**Directions for this task**
Of the lines listed below, return exactly those that run from the line containing "points = [vertex.co" through the line containing "cad_parts[node].hide_render = cad_parts[node].hide_viewport", both included.

**Data entries**
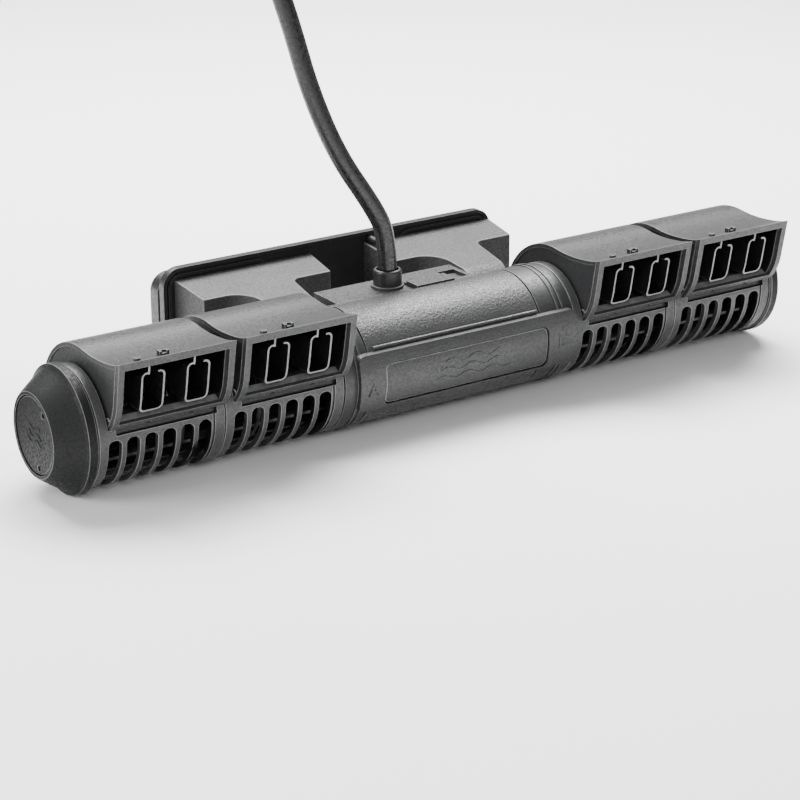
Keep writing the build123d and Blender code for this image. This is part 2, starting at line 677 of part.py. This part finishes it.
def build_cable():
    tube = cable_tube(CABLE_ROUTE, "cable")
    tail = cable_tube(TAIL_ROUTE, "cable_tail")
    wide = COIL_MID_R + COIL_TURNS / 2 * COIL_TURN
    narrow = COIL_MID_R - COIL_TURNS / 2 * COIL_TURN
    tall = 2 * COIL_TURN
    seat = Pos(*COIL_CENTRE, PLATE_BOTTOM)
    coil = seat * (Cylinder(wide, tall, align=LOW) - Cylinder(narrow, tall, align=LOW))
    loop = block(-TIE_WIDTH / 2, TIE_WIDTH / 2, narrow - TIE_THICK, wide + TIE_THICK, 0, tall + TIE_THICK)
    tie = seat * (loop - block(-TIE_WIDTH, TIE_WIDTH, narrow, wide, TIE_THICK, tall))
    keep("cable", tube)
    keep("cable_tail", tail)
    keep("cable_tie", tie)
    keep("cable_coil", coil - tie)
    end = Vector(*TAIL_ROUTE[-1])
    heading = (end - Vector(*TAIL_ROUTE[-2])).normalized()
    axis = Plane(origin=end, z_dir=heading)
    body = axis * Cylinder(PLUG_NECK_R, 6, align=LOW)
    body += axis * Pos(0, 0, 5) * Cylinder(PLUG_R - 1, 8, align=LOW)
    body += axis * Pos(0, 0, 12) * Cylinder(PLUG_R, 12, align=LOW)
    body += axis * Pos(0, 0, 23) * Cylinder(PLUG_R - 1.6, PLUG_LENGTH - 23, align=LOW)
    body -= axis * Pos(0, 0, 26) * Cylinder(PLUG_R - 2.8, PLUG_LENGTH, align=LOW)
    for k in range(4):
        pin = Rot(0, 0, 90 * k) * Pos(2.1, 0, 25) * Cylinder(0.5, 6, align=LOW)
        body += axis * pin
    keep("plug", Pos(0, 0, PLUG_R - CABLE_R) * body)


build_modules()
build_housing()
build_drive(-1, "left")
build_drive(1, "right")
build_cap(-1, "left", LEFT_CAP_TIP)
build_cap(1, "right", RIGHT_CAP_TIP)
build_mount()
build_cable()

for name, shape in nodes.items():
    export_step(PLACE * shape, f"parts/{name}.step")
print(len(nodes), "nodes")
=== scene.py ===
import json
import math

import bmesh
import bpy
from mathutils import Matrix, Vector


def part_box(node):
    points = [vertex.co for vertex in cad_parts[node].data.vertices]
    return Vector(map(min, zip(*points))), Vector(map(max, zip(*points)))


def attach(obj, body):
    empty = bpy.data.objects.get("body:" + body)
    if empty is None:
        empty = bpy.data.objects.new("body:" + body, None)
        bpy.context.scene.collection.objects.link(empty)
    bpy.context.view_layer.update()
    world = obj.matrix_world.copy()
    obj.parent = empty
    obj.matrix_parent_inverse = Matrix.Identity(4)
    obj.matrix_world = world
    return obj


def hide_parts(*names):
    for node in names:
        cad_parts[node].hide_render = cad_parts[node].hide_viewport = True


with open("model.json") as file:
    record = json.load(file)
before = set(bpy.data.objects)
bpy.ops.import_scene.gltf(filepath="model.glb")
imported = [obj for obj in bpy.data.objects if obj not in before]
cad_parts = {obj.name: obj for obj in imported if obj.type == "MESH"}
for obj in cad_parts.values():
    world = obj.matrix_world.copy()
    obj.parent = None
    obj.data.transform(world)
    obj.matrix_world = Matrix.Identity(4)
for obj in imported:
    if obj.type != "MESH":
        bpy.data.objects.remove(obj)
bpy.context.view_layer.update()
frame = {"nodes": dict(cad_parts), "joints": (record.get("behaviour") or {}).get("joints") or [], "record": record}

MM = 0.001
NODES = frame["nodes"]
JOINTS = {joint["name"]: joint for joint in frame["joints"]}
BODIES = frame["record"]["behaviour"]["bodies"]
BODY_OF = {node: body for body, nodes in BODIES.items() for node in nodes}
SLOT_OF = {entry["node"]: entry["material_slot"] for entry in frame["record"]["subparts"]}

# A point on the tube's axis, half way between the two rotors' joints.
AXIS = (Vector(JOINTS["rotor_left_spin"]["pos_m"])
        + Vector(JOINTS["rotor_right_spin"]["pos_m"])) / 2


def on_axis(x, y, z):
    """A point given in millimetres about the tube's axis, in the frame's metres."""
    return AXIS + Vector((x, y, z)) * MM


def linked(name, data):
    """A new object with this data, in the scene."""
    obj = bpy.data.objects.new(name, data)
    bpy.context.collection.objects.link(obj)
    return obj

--

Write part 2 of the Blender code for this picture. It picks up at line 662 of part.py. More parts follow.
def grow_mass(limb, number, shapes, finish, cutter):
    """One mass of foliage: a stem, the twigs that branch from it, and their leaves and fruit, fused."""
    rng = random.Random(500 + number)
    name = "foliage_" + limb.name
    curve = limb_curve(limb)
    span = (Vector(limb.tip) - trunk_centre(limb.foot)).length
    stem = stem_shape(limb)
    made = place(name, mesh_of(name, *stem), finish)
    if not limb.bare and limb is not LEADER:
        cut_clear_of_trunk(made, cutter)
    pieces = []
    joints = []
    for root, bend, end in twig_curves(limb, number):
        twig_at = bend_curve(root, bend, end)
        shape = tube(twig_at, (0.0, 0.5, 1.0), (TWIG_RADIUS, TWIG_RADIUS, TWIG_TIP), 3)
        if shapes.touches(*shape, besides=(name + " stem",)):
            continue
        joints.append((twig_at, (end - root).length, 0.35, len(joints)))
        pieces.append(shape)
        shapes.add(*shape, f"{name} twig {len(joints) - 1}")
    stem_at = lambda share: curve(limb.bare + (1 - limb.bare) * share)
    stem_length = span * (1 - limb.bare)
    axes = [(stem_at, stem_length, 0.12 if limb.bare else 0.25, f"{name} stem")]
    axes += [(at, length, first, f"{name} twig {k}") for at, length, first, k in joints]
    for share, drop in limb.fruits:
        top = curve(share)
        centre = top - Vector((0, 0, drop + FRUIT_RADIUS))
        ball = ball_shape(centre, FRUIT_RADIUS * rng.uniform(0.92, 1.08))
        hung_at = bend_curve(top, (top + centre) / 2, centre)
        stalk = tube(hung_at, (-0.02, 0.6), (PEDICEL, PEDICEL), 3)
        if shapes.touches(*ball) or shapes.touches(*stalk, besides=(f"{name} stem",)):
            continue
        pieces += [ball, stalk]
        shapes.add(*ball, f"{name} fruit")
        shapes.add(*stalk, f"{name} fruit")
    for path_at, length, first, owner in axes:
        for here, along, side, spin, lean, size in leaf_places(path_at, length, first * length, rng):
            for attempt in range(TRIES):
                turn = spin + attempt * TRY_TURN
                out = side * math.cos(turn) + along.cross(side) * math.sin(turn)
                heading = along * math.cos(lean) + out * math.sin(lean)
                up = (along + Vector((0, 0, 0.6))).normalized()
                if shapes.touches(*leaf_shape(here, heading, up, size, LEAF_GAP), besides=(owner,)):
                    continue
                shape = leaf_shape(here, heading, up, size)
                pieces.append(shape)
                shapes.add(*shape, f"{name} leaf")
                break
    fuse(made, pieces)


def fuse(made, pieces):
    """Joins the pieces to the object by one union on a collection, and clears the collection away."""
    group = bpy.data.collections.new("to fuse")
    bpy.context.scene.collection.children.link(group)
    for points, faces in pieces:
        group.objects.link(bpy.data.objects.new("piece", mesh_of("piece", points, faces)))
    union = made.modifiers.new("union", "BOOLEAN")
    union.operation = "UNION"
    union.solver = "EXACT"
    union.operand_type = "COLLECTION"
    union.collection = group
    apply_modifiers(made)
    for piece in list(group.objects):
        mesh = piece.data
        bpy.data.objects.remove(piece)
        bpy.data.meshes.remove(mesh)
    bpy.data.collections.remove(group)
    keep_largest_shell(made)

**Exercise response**
    points = [vertex.co for vertex in cad_parts[node].data.vertices]
    return Vector(map(min, zip(*points))), Vector(map(max, zip(*points)))


def attach(obj, body):
    empty = bpy.data.objects.get("body:" + body)
    if empty is None:
        empty = bpy.data.objects.new("body:" + body, None)
        bpy.context.scene.collection.objects.link(empty)
    bpy.context.view_layer.update()
    world = obj.matrix_world.copy()
    obj.parent = empty
    obj.matrix_parent_inverse = Matrix.Identity(4)
    obj.matrix_world = world
    return obj


def hide_parts(*names):
    for node in names:
        cad_parts[node].hide_render = cad_parts[node].hide_viewport = True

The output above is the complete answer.